Start

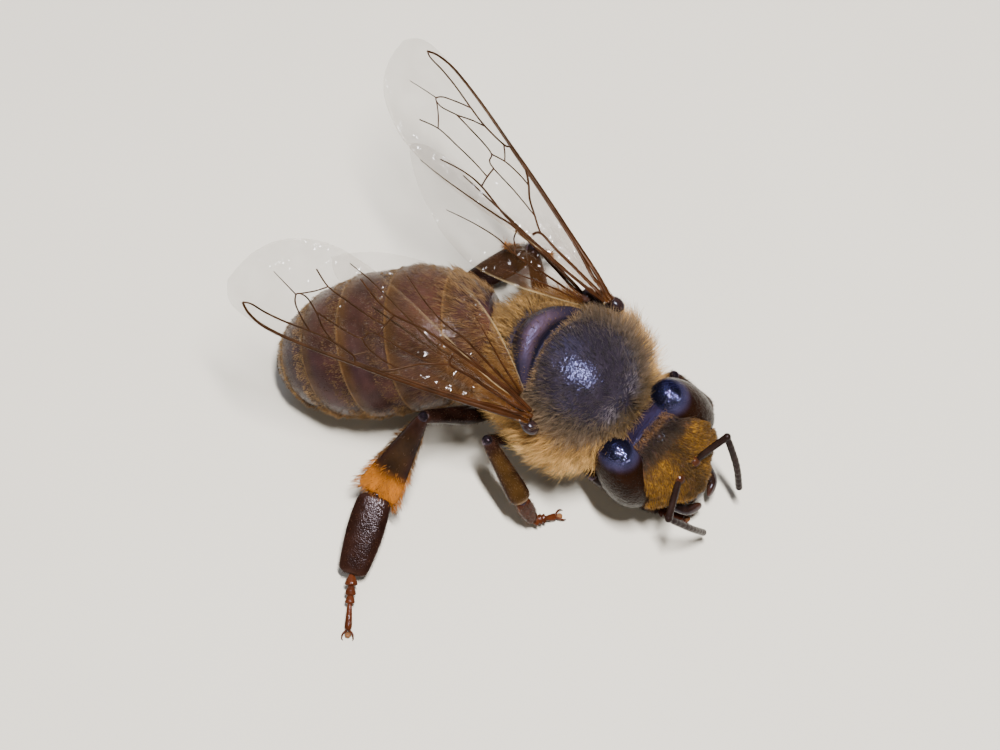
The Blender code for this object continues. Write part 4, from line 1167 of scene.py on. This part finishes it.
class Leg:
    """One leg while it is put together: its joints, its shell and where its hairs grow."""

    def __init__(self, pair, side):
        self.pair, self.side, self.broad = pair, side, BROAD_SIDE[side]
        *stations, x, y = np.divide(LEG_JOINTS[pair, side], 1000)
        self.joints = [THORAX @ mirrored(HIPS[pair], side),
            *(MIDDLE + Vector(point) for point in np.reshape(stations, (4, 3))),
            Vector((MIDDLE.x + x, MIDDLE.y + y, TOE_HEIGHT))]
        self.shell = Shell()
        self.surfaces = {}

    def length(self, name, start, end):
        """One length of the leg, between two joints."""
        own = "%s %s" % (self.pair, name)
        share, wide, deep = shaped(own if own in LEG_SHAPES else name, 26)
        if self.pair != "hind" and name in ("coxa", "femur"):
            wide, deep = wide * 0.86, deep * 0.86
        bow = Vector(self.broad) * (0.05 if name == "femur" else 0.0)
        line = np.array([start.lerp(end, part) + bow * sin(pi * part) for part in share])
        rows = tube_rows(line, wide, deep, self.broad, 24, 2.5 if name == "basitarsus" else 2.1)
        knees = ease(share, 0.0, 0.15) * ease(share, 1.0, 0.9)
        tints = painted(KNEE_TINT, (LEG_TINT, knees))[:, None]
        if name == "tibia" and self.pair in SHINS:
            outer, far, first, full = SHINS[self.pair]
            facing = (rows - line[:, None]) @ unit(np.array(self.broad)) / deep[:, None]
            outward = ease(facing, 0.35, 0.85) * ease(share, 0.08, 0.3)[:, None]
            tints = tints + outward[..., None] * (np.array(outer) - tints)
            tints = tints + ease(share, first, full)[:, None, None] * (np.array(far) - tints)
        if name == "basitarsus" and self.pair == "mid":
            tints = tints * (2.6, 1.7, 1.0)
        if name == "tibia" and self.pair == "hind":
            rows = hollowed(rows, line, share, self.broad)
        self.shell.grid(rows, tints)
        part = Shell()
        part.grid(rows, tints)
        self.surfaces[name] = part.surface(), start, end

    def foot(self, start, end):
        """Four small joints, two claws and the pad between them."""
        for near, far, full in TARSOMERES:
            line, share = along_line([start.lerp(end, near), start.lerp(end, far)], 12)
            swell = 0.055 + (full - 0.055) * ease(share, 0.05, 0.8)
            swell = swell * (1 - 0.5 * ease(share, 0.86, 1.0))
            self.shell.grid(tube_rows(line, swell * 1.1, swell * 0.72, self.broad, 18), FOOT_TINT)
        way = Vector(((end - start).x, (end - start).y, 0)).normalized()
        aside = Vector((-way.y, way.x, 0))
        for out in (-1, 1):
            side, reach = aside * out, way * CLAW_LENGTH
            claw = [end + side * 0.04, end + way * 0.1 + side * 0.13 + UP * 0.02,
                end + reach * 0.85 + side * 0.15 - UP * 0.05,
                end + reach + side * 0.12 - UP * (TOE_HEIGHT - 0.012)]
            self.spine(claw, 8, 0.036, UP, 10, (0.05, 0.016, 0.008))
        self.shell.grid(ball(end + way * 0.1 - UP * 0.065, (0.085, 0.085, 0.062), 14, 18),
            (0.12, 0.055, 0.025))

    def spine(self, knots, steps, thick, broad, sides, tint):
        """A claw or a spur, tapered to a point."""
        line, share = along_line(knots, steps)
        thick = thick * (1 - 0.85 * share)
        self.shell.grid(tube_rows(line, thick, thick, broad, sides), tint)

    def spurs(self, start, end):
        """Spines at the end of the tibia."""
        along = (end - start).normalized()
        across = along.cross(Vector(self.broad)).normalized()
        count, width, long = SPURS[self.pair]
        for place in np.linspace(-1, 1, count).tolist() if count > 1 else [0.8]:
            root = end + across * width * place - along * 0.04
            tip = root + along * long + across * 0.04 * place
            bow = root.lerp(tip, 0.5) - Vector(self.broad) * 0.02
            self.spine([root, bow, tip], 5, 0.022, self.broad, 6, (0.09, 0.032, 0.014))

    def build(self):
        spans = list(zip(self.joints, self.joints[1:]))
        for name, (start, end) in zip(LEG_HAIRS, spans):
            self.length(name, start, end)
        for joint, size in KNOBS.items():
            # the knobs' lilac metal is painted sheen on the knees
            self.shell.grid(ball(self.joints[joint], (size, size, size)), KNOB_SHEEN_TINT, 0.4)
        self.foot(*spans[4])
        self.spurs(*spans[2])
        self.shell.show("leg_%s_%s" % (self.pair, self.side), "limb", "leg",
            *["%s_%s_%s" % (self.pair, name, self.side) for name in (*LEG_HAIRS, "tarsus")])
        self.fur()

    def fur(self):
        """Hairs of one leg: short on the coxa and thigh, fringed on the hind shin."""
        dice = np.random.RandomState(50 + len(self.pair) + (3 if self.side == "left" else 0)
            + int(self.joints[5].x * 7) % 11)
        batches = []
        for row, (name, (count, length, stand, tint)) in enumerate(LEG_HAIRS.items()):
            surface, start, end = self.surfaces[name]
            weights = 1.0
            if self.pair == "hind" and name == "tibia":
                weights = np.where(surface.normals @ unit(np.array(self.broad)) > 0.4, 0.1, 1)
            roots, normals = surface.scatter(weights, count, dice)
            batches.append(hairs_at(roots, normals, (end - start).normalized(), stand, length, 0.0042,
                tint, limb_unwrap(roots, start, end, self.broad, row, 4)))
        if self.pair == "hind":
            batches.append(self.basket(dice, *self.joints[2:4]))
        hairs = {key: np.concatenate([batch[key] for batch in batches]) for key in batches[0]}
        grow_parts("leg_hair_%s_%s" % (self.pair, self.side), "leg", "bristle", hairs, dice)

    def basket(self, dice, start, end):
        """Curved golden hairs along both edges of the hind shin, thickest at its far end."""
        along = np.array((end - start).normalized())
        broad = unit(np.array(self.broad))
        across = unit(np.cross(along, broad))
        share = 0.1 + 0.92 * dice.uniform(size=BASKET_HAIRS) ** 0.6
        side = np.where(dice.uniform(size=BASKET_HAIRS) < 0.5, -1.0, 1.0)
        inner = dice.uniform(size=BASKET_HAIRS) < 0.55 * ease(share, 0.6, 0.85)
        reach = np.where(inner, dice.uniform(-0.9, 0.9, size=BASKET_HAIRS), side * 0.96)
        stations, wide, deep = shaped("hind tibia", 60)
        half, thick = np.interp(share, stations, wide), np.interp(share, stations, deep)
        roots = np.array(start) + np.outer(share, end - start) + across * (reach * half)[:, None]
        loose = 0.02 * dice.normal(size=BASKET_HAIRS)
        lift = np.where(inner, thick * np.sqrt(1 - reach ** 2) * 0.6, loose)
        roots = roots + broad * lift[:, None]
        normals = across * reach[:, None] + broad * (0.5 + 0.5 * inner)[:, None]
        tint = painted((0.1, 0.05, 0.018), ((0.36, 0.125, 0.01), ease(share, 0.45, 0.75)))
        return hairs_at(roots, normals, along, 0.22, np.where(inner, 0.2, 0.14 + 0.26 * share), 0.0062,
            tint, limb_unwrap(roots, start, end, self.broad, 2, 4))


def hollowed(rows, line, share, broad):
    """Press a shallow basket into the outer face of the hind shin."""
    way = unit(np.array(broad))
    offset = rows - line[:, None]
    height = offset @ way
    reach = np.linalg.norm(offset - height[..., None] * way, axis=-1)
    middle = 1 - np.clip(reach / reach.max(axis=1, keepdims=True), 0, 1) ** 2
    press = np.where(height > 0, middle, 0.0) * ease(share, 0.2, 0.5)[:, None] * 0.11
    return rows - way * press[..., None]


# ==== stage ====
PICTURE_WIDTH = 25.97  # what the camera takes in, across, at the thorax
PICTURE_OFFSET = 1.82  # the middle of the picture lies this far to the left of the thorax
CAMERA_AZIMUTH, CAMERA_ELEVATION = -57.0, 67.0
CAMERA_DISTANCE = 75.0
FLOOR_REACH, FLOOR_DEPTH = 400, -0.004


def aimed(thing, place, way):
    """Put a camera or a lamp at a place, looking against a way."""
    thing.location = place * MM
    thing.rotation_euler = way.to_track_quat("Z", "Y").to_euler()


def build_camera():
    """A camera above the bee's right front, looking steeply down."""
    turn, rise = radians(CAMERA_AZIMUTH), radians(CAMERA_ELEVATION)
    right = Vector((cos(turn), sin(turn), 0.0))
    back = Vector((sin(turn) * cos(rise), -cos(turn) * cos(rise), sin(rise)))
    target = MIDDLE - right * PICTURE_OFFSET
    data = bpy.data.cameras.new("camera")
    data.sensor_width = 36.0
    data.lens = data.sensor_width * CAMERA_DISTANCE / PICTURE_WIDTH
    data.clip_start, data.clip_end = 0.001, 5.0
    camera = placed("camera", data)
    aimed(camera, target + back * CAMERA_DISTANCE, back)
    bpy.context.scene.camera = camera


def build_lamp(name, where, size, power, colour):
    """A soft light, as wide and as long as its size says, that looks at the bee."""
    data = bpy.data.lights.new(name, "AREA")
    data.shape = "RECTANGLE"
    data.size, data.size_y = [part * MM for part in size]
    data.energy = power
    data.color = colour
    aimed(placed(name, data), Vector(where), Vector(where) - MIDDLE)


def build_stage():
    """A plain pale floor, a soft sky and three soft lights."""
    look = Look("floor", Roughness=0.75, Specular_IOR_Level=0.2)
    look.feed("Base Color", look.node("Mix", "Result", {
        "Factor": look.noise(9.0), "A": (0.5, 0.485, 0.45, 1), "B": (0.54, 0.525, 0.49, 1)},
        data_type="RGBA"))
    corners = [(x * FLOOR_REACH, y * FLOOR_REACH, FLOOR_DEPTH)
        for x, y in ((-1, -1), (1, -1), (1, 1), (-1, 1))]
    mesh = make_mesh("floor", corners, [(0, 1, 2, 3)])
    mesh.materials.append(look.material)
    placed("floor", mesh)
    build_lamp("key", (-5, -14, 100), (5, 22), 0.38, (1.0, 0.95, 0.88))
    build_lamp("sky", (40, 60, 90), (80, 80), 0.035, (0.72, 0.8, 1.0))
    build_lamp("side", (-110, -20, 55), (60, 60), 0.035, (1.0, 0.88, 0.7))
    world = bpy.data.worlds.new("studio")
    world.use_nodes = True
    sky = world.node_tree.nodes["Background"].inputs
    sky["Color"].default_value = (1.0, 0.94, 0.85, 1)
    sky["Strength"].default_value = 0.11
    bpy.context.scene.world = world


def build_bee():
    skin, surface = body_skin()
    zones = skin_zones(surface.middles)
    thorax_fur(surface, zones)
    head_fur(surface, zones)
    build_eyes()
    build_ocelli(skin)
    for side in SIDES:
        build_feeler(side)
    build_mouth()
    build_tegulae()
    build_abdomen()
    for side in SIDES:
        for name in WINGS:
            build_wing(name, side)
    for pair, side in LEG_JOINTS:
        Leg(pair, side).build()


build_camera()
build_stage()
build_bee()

End

Exercise —
What is needed is an exact copy of the lines from the start of the listing through the line where "leg while it" sits, please, both end lines included and nothing more.

Solution for this exercise —
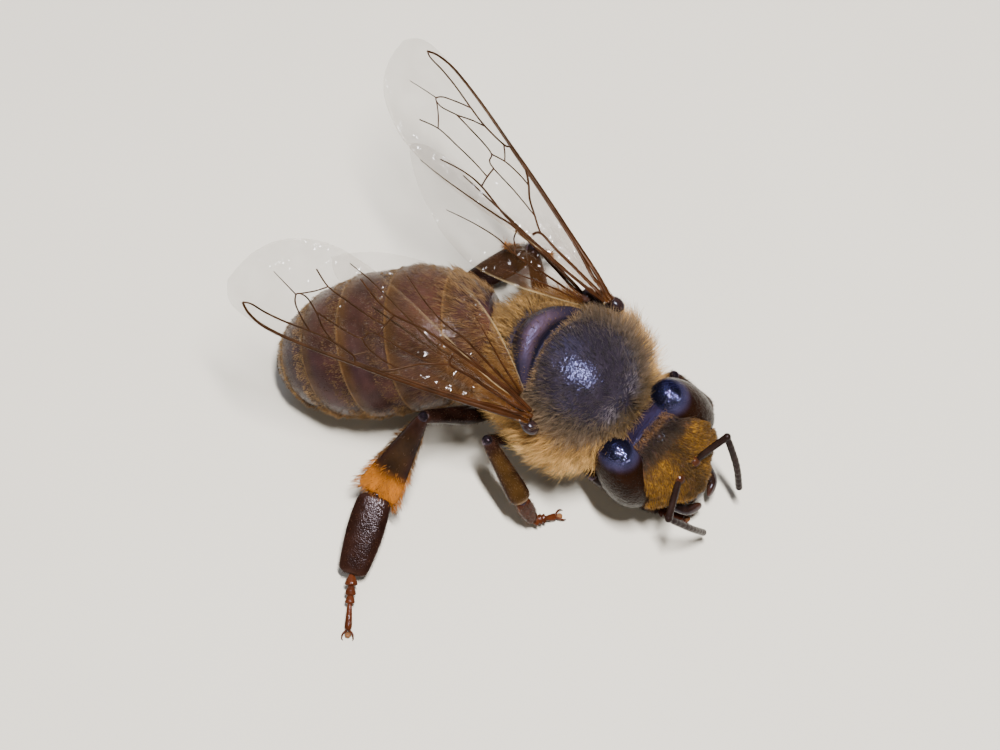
The Blender code for this object continues. Write part 4, from line 1167 of scene.py on. This part finishes it.
class Leg:
    """One leg while it is put together: its joints, its shell and where its hairs grow."""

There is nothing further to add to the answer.